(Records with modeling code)
--- begin ---

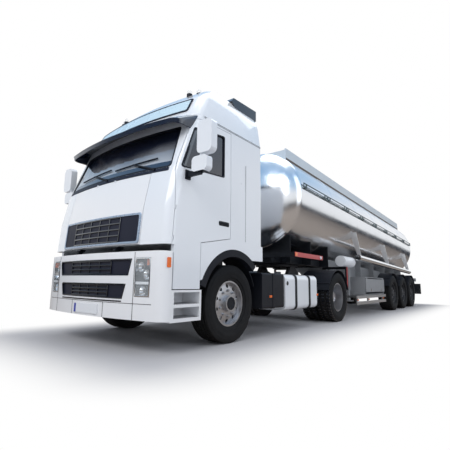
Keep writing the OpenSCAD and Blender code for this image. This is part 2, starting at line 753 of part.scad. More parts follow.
module coupling_frame() {
    color("#b3202a") difference() {
        union() {
            place() {
                box([-600, kingpin_y - 650, coupling_z + 0.5], [600, kingpin_y + 650, neck_z[0]]);
                both_sides() {
                    box([beam_x[0], 3700, neck_z[0] - 0.1], [beam_x[1], neck_rear, neck_z[1]]);
                    box([870, 3700, 1290], [930, 5000, 1380]);
                    box([beam_x[0], 6200, white_tube[1] - white_tube[2] - 61], [1020, 6260, white_tube[1] - white_tube[2] - seat_gap]);
                    box([980, 6200, 690], [1020, 6260, 1196]);
                }
                for (y = [3700, 4940]) box([-931, y, 1290], [931, y + 60, 1380]);
            }
            for (y = [3950, 4900, 5850]) saddle(y, 700, neck_z[0]);
            for (y = [4550, 6340]) place() box([-beam_x[0] - 1, y, 1200], [beam_x[0] + 1, y + 60, 1380]);
        }
        tank_room();
    }
    place() color("dimgray") bar_z(0, kingpin_y, coupling_z - 80, coupling_z + 2, kingpin_r);
}

module trailer_frame() {
    color("#8a8f94") difference() {
        union() {
            place() {
                both_sides() side_view(beam_x[0], beam_x[1]) polygon([
                    [neck_rear, neck_z[0]], [7000, beam_foot], [frame_rear, beam_foot], [frame_rear, 1140], [neck_rear, neck_z[1]]]);
                box([-1100, frame_rear, beam_foot], [1100, frame_rear + 90, 1060]);
                for (y = [7060, 8400, 9690, 10990, 12300, 13600])
                    box([-beam_x[0] - 1, y, beam_foot + 20], [beam_x[0] + 1, y + 60, 1080]);
            }
            for (y = [7100, 8450, 9750, 11060, 12370, 13500]) saddle(y, 640, 1000);
        }
        tank_room();
    }
}

module landing_legs() {
    leg_x = 750;
    place() color("#8a8f94") both_sides() {
        difference() {
            box([leg_x - 65, 6885, 620], [leg_x + 65, 7015, 1250]);
            box([leg_x - 55, 6895, 619], [leg_x + 55, 7005, 1240]);
        }
        box([leg_x - 54.8, 6895.2, 360], [leg_x + 54.8, 7004.8, 1150]);
        box([leg_x - 120, 6830, 345], [leg_x + 120, 7070, 361]);
        box([beam_x[1], 6900, 1100], [leg_x - 64, 7000, 1230]);
    }
}

// Carried by posts under the beams: columns are Y and the height of the beam's foot there.
guard_posts = [[6300, neck_z[0] - 0.1 - seat_gap], [7150, beam_foot], [8500, beam_foot]];
module side_guards() {
    place() color("silver") both_sides() {
        for (z = [300, 440]) box([half_w - 30, 6180, z], [half_w, 8700, z + 70]);
        for (p = guard_posts) {
            box([beam_x[0], p[0] - 25, 460], [beam_x[1], p[0] + 25, p[1]]);
            box([beam_x[0], p[0] - 25, 460], [half_w - 30, p[0] + 25, cabinet[4]]);
            box([half_w - 60, p[0] - 25, 300], [half_w - 29, p[0] + 25, cabinet[4]]);
        }
    }
}

module trailer_running_gear() {
    place() color("#2a2c2f") for (y = trailer_axles) translate([0, y, trailer_wheel_z]) {
        tube_end = trailer_tyre_x - 130 - 6;
        bar_x(-tube_end, tube_end, 0, 0, 63);
        bar_x(-trailer_tyre_x - 115, trailer_tyre_x + 115, 0, 0, stub_r);
        both_sides() {
            box([395, -520, 60], [485, 440, 125]);
            box([395, -520, 60], [485, -420, beam_foot - trailer_wheel_z]);
            bar_z(440, 340, 120, beam_foot - trailer_wheel_z, 110);
        }
    }
}

module trailer_mudguards() {
    r = trailer_tyre_d / 2 + 64;
    place() color("#26282b") both_sides() for (y = trailer_axles) {
        ring_part(y, trailer_wheel_z, r, r + 6, 20, 160, half_w - trailer_tyre_w, half_w);
        for (a = [46, 134])
            bar_x(beam_x[1], half_w - 10, y + (r + 4) * cos(a), trailer_wheel_z + (r + 4) * sin(a), 16);
    }
}

module rear_bumper() {
    place() color("#2a2c2f") {
        box([-half_w, overall_l - 100, 450], [half_w, overall_l, 560]);
        both_sides() {
            box([beam_x[0], 13750, 455], [beam_x[1], overall_l - 99, 555]);
            box([beam_x[0], 13750, 455], [beam_x[1], 13850, beam_foot]);
            box([950, overall_l - 60, 430], [half_w, overall_l, 840]);
        }
    }
}

module walkway_and_ladder() {
    color("#c8c9c4") on_tank() difference() {
        union() {
            both_sides() box([coaming_x[0], 60, 700], [coaming_x[1], 9600, tank_r + 45]);
            box([-coaming_x[0] - 1, 60, deck_z], [coaming_x[0] + 1, 9600, deck_z + 6]);
            for (y = [60, 3200, 6400, 9580]) box([-coaming_x[0], y, 700], [coaming_x[0], y + 20, deck_z + 1]);
        }
        tank_cut();
        box([-manhole_r - 45, manhole_y - manhole_r - 45, 0], [manhole_r + 45, manhole_y + manhole_r + 45, tank_r + 200]);
    }
    color("#8a8f94") difference() {
        place() {
            for (x = [200, 500]) {
                box([x - 14, overall_l - 50, 640], [x + 14, overall_l - 10, 3290]);
                box([x - 14, frame_rear + 90, 980], [x + 14, overall_l - 49, 1020]);
                box([x - 14, 13300, 3230], [x + 14, overall_l - 11, 3275]);
            }
            for (i = [0:8]) bar_x(190, 510, overall_l - 30, 700 + i * 300, 12);
        }
        on_tank() rotate([-90, 0, 0]) rotate_extrude($fn = 256) polygon(tank_outline(-seat_gap));
    }
}

// Eight light frames along each side of the tank, each on two brackets.
module side_rails() {
    pitch = tank_l / side_rail_n;
    color("#2f4a4d") on_tank() difference() {
        both_sides() for (i = [0:side_rail_n - 1]) translate([0, i * pitch, 0]) {
            difference() {
                box([tank_r, 20, 140], [tank_r + 16, pitch - 20, 250]);
                box([tank_r - 1, 36, 156], [tank_r + 17, pitch - 36, 234]);
            }
            for (y = [120, pitch - 160]) box([tank_r - 60, y, 150], [tank_r + 1, y + 40, 190]);
            for (y = [120, pitch - 160]) box([tank_r, y, 141], [tank_r + 15, y + 40, 249]);
        }
        tank_cut();
    }
}

module hose_tubes() {
    hose_x = 1160;
    hose_z = -980;
    color("silver") difference() {
        on_tank() both_sides() {
            bar_y(hose_x, 2830, 8630, hose_z, hose_r);
            for (y = [3000, 5700, 8500]) front_view(y, y + 16) polygon([
                [900, -300], [1075, -300], [hose_x + 40, hose_z], [hose_x - 40, hose_z]]);
        }
        tank_room();
    }
    place() color("white") both_sides() {
        bar_y(white_tube[0], 5990, 6700, white_tube[1], white_tube[2]);
    }
}

module manhole_neck() {
    on_tank() color("silver") {
        difference() {
            union() {
                bar_z(0, manhole_y, 900, tank_r + 80, manhole_r + 20);
                bar_z(0, manhole_y, tank_r + 62, tank_r + 80, manhole_r + 28);
            }
            tank_cut();
            bar_z(0, manhole_y, 899, tank_r + 81, manhole_r);
        }
        both_sides() {
            box([35, manhole_y + manhole_r + 16, tank_r + 62], [55, lid_y + 14, tank_r + 80]);
            box([35, manhole_y + manhole_r + 31, tank_r + 79], [55, lid_y + 14, lid_z + 14]);
        }
        bar_x(-54, 54, lid_y, lid_z, 8);
    }
}

module manhole_lid() {
    on_tank() color("silver") {
        bar_z(0, manhole_y, tank_r + 80 + seat_gap, tank_r + 98, manhole_r + 28);
        difference() {
            union() {
                bar_x(-28, 28, lid_y, lid_z, 18);
                box([-28, manhole_y + manhole_r - 20, tank_r + 88], [28, lid_y, tank_r + 104]);
            }
            bar_x(-29, 29, lid_y, lid_z, 8 + bearing_gap);
        }
    }
}

module discharge_pipe() {
    pipe_z = 800;
    pipe_y = 13380;
    flange_y = 13975;
    outer_r = outlet_r + 10;
    flange_r = outlet_pcd / 2 + outlet_hole_r + 15;
    color("silver") difference() {
        union() {
            place() {
                bar_z(0, pipe_y, pipe_z - outer_r - 12, 1300, outer_r + 8);
                bar_y(0, pipe_y, flange_y, pipe_z, outer_r);
                bar_y(0, flange_y - 20, flange_y, pipe_z, flange_r);
                bar_y(0, pipe_y + 180, pipe_y + 330, pipe_z, 85);
                bar_z(0, pipe_y + 255, pipe_z, pipe_z + 118, 18);
            }
        }
        tank_room();
        place() {
            bar_y(0, pipe_y + 340, flange_y + 1, pipe_z, outlet_r);
            for (i = [0:7]) let (a = 22.5 + 45 * i)
                bar_y(outlet_pcd / 2 * cos(a), flange_y - 21, flange_y + 1,
                      pipe_z + outlet_pcd / 2 * sin(a), outlet_hole_r);
        }
    }
}

module cabinet_body() {
    c = cabinet;
    w = cabinet_wall;
    place() color("#7f8488") {
        difference() {
            box([c[0], c[2], c[4]], [c[1], c[3], c[5]]);
            box([c[0] + w, c[2] + w, c[4] + w], [c[1] + 1, c[3] - w, c[5] - w]);
            for (y = [c[2] + w + 40, c[3] - w - 140]) bar_y(c[1] + 4, y + 20, y + 80, c[5] - 27, 13);
        }
        // Hinge pins of the door, on ears at the cabinet's ends
        for (y = [c[2] + w + 40, c[3] - w - 140]) {
            box([c[1] - 30, y, c[5] - 40], [c[1] + 14, y + 20, c[5] - 14]);
            box([c[1] - 30, y + 80, c[5] - 40], [c[1] + 14, y + 100, c[5] - 14]);
            bar_y(c[1] + 4, y + 1, y + 99, c[5] - 27, 5);
            for (e = [0, 80]) box([c[1] - 31, y + e, c[5] - 41], [c[1] - 5, y + e + 20, c[5] - w + 1]);
        }
    }
}

module cabinet_door() {
    c = cabinet;
    w = cabinet_wall;
    place() color("#8c9196") {
        box([c[1] + 5, c[2] + 10, 580], [c[1] + 20, c[3] - 10, c[5] - 45]);
        for (y = [c[2] + w + 40, c[3] - w - 140]) difference() {
            union() {
                bar_y(c[1] + 4, y + 21, y + 79, c[5] - 27, 11);
                box([c[1] + 5, y + 21, c[5] - 60], [c[1] + 15, y + 79, c[5] - 27]);
            }
            bar_y(c[1] + 4, y + 20, y + 80, c[5] - 27, 5 + bearing_gap);
        }
    }
}

// ---------------------------------------------------------------- what is drawn
tractor_frame();
engine();
front_axle();
drive_axle();
tractor_suspension();
front_bumper();
lower_grilles();
headlamps();
tractor_mudguards();
fuel_tanks();
side_boxes();
fifth_wheel();
cab_shell();
cab_tilt_lugs();
roof_cap();
sun_visor();
windscreen();
roof_spoiler();
wheel_arch_lips();
seats();
dashboard();
front_flap();
door(1);  // door_left
door(-1);  // door_right
door_glass(1);  // door_glass_left
door_glass(-1);  // door_glass_right
mirror_set(1);  // mirror_left
mirror_set(-1);  // mirror_right
knuckle(1);  // knuckle_left
knuckle(-1);  // knuckle_right
tyre_front(1);  // tyre_front_left
tyre_front(-1);  // tyre_front_right
rim_front(1);  // rim_front_left
rim_front(-1);  // rim_front_right
tyres_drive(1);  // tyres_drive_left
tyres_drive(-1);  // tyres_drive_right
rims_drive(1);  // rims_drive_left
rims_drive(-1);  // rims_drive_right
tank_barrel();
manhole_neck();
manhole_lid();
walkway_and_ladder();
side_rails();
hose_tubes();
coupling_frame();
trailer_frame();
landing_legs();
side_guards();
trailer_running_gear();
trailer_mudguards();
rear_bumper();
discharge_pipe();
cabinet_body();
cabinet_door();
trailer_wheel(1, 1);  // trailer_wheel_left_1
trailer_wheel(1, 2);  // trailer_wheel_left_2
trailer_wheel(1, 3);  // trailer_wheel_left_3
trailer_wheel(-1, 1);  // trailer_wheel_right_1
trailer_wheel(-1, 2);  // trailer_wheel_right_2
trailer_wheel(-1, 3);  // trailer_wheel_right_3
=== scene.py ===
# %% [markdown]
# # An articulated tanker lorry
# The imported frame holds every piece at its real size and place. This script gives those pieces their
# finishes, swaps the pressed and moulded skins for smoother ones, and adds what is too fine for the frame.
# Lengths are in metres; X points to the lorry's left, Y runs back along it and Z is up.

# %% The frame
import json
import math
import bmesh
import bpy
from mathutils import Matrix, Vector

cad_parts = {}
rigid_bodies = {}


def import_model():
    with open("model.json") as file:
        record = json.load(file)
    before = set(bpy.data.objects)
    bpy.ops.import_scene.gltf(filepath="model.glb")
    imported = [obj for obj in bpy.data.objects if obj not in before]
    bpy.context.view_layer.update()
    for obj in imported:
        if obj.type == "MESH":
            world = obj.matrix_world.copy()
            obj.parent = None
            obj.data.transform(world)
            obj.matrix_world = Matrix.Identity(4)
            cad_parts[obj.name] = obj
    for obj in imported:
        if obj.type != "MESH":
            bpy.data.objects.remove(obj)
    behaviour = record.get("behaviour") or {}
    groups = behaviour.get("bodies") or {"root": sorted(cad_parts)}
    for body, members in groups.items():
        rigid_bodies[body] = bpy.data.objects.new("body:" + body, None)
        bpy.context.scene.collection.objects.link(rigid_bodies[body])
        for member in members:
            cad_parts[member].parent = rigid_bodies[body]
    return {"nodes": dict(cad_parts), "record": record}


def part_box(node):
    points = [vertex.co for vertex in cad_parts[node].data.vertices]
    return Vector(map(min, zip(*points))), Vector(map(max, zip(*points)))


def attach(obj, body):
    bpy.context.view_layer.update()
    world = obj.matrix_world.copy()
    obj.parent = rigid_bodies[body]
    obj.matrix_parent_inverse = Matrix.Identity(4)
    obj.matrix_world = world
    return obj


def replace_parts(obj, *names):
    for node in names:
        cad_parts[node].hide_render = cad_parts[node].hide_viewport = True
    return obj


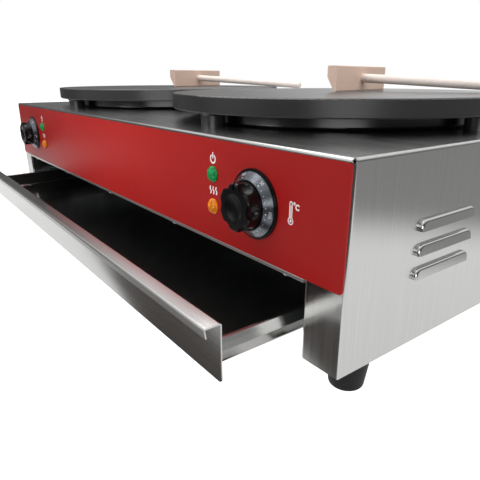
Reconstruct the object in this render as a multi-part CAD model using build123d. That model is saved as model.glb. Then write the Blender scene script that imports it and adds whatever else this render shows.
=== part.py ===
from build123d import *
import os
from math import atan2, cos, degrees, radians, sin, sqrt, tan

# Double electric crepe maker: a folded stainless casing with two cast iron plates on top, a red
# fascia with one thermostat for each plate, and a crumb drawer between the legs.
# Lengths are in millimetres.  X runs to the right and Z up from the worktop.  While the pieces are
# built, y = 0 is the red face of the fascia and Y runs to the back; save() moves every piece so that
# the origin is the middle of the whole outline, at worktop height.

# ---------------------------------------------------------------- casing
BODY_WIDTH = 860.0
BODY_DEPTH = 480.0
BODY_HEIGHT = 165.0          # lower edge of the side panels to the top of the deck
FOOT_HEIGHT = 30.0
SHEET = 1.2                  # stainless sheet of the casing
BEND_RADIUS = 2.5            # outside radius of the casing's folds
DECK_LIP = 3.0               # how far the deck's rolled edge comes down
LEG_WIDTH = 40.0             # front return of a side panel, which is the leg's face
LEG_LIP = 16.0               # depth of the leg's inner return
LEG_CORNER_RADIUS = 4.0
REAR_RETURN = 20.0
FLANGE_RADIUS = 1.9          # outside radius of the fold along a side panel's lower edge
CHANNEL_LIP = 9.0            # upturned inner edge of a side panel's bottom flange
BEAM_CLEARANCE = 66.5        # lower edge of the side panels to the lower edge of the front beam
BEAM_FLANGE = 15.0           # depth of the front beam's flanges
BAY_FLOOR_LIP = 12.0
VENT_SLOT_LENGTH = 46.0
VENT_SLOT_WIDTH = 4.0
VENT_SLOT_COUNT = 7
VENT_SLOT_PITCH = 18.0
VENT_ROW_OFFSET = 90.0       # centre of a plate to each row of vent slots

# ---------------------------------------------------------------- fascia
FASCIA_THICKNESS = 1.2
FASCIA_MARGIN = 1.9          # steel left bare at each side of the red skin
FASCIA_RAISE = 2.5           # bare folded edge of the beam below the red skin
FASCIA_CORNER = 3.5

# ---------------------------------------------------------------- louvres of the side panels
LOUVRE_COUNT = 3
LOUVRE_PITCH = 20.2
LOUVRE_LENGTH = 78.0
LOUVRE_HEIGHT = 9.0
LOUVRE_RISE = 4.2            # how far a hood stands out of the panel at its open lower edge
LOUVRE_TOP_RISE = 3.0        # the same at its upper edge
LOUVRE_CORNER = 6.5
LOUVRE_EDGE = 2.4            # outside radius along the top and the ends of a hood
LOUVRE_FRONT_SETBACK = 81.0  # fascia face to the front louvre group, and the same from the back
LOUVRE_DROP = 54.5           # deck top to the top of the first hood

# ---------------------------------------------------------------- plates and what is under them
PLATE_DIAMETER = 400.0
PLATE_THICKNESS = 17.0       # at the rim
PLATE_SKIN = 9.5             # over the recess for the element
PLATE_RIM = 9.0              # width of the rim round the recess
PLATE_TOP_RADIUS = 1.3
PLATE_BOTTOM_CHAMFER = 1.4
PLATE_SPACING = 412.0        # between the centres of the two plates
PLATE_SETBACK = 227.0        # fascia face to the centres
POST_HEIGHT = 14.0
POST_DIAMETER = 25.0
POST_FLARE = 2.6
POST_CIRCLE_RADIUS = 183.0
POST_COUNT = 4
POST_BOLT_DIAMETER = 8.0
POST_BOLT_HEAD = 13.0        # across the flats
POST_BOLT_HEAD_HEIGHT = 5.0
POST_BOLT_GRIP = 6.0         # thread that enters the plate's pad
PAD_DIAMETER = 31.0          # cast pad over each post
BOLT_CLEARANCE = 0.4         # on the diameter, where a bolt passes through
PAN_DIAMETER = 332.0
PAN_SHEET = 0.8
PAN_RIM_ENTRY = 3.0          # how far the pan's wall reaches into the plate's recess
PAN_BEND = 4.0
WIRE_HOLE_DIAMETER = 28.0
INSULATION_DIAMETER = 318.0
CLAMP_DIAMETER = 296.0
CLAMP_SHEET = 1.5
CLAMP_BOSS_DIAMETER = 22.0
CLAMP_SCREW_DIAMETER = 6.0
CLAMP_SCREW_LENGTH = 10.0
COLD_END_HOLE = 16.0         # diameter, round a cold end of the element
ELEMENT_SHEATH = 8.0
ELEMENT_OUTER_RADIUS = 134.0
ELEMENT_INNER_RADIUS = 78.0
ELEMENT_GAP_ANGLE = 36.0     # where the two rings are open
ELEMENT_BEND = 10.0          # from the ring down into a cold end
ELEMENT_LEG = 36.0
BULB_DIAMETER = 6.0
BULB_LENGTH = 88.0
BULB_OFFSET = 40.0
SEAT_GAP = 0.1               # curved pieces that lie against a flat one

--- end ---

● **Written task**: Repeat word for word the lines from the line with "zip(*points))), Vector(map(max, zip(*points)))" to the line with "Reconstruct the object", both lines included.

● **Solution for this problem**:
    return Vector(map(min, zip(*points))), Vector(map(max, zip(*points)))


def attach(obj, body):
    bpy.context.view_layer.update()
    world = obj.matrix_world.copy()
    obj.parent = rigid_bodies[body]
    obj.matrix_parent_inverse = Matrix.Identity(4)
    obj.matrix_world = world
    return obj


def replace_parts(obj, *names):
    for node in names:
        cad_parts[node].hide_render = cad_parts[node].hide_viewport = True
    return obj


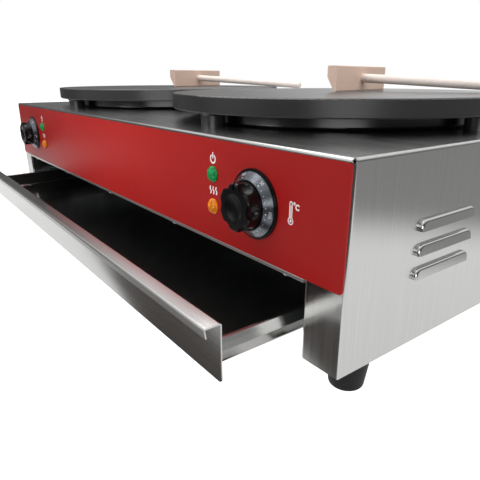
Reconstruct the object in this render as a multi-part CAD model using build123d. That model is saved as model.glb. Then write the Blender scene script that imports it and adds whatever else this render shows.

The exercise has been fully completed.